Dataset extract:

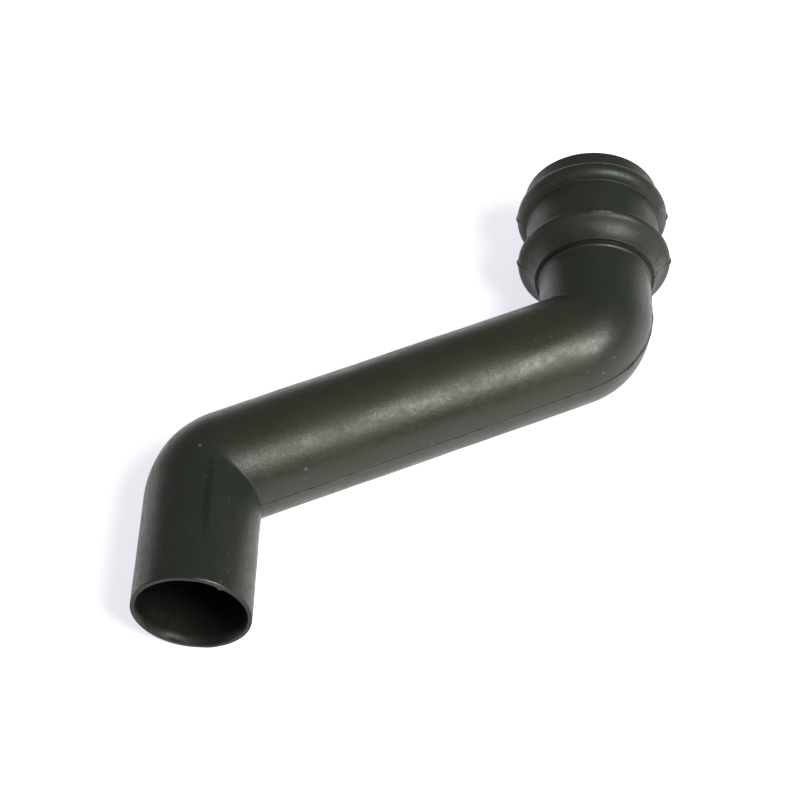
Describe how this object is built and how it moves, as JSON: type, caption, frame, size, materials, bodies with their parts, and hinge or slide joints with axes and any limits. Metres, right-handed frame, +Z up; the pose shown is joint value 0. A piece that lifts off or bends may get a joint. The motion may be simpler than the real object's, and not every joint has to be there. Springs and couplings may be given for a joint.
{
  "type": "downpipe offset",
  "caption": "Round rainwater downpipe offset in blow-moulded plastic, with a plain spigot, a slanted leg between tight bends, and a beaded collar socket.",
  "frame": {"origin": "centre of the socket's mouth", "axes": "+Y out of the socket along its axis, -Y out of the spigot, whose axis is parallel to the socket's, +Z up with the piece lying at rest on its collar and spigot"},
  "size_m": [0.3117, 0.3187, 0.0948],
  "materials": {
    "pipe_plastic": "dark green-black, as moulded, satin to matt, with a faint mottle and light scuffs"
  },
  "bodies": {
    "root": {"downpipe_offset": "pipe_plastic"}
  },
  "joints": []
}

What you have to do: From the listing above, extract every line exactly as it stands.

Exercise solution:
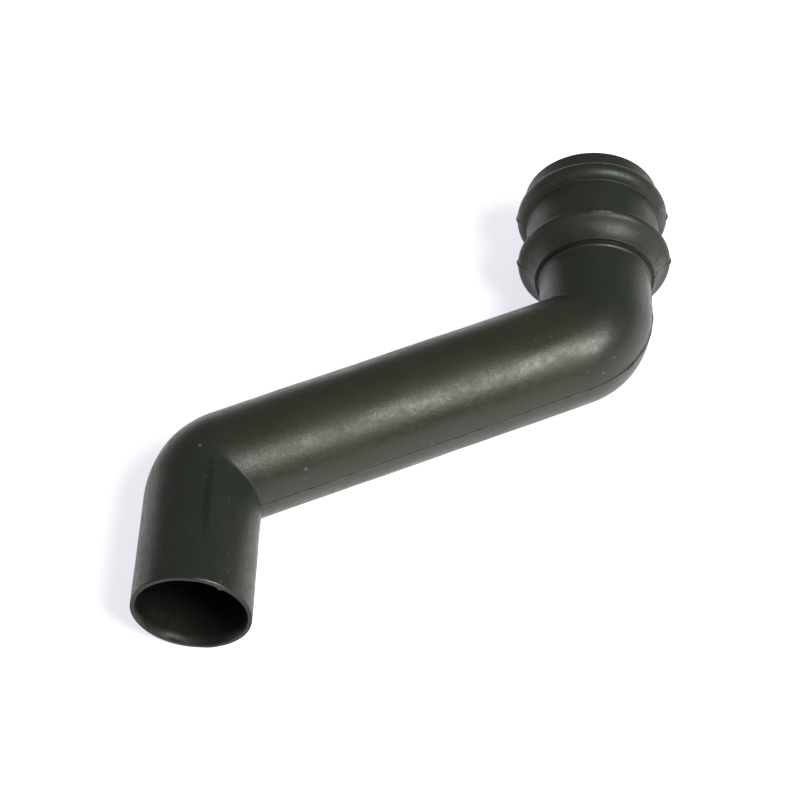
Describe how this object is built and how it moves, as JSON: type, caption, frame, size, materials, bodies with their parts, and hinge or slide joints with axes and any limits. Metres, right-handed frame, +Z up; the pose shown is joint value 0. A piece that lifts off or bends may get a joint. The motion may be simpler than the real object's, and not every joint has to be there. Springs and couplings may be given for a joint.
{
  "type": "downpipe offset",
  "caption": "Round rainwater downpipe offset in blow-moulded plastic, with a plain spigot, a slanted leg between tight bends, and a beaded collar socket.",
  "frame": {"origin": "centre of the socket's mouth", "axes": "+Y out of the socket along its axis, -Y out of the spigot, whose axis is parallel to the socket's, +Z up with the piece lying at rest on its collar and spigot"},
  "size_m": [0.3117, 0.3187, 0.0948],
  "materials": {
    "pipe_plastic": "dark green-black, as moulded, satin to matt, with a faint mottle and light scuffs"
  },
  "bodies": {
    "root": {"downpipe_offset": "pipe_plastic"}
  },
  "joints": []
}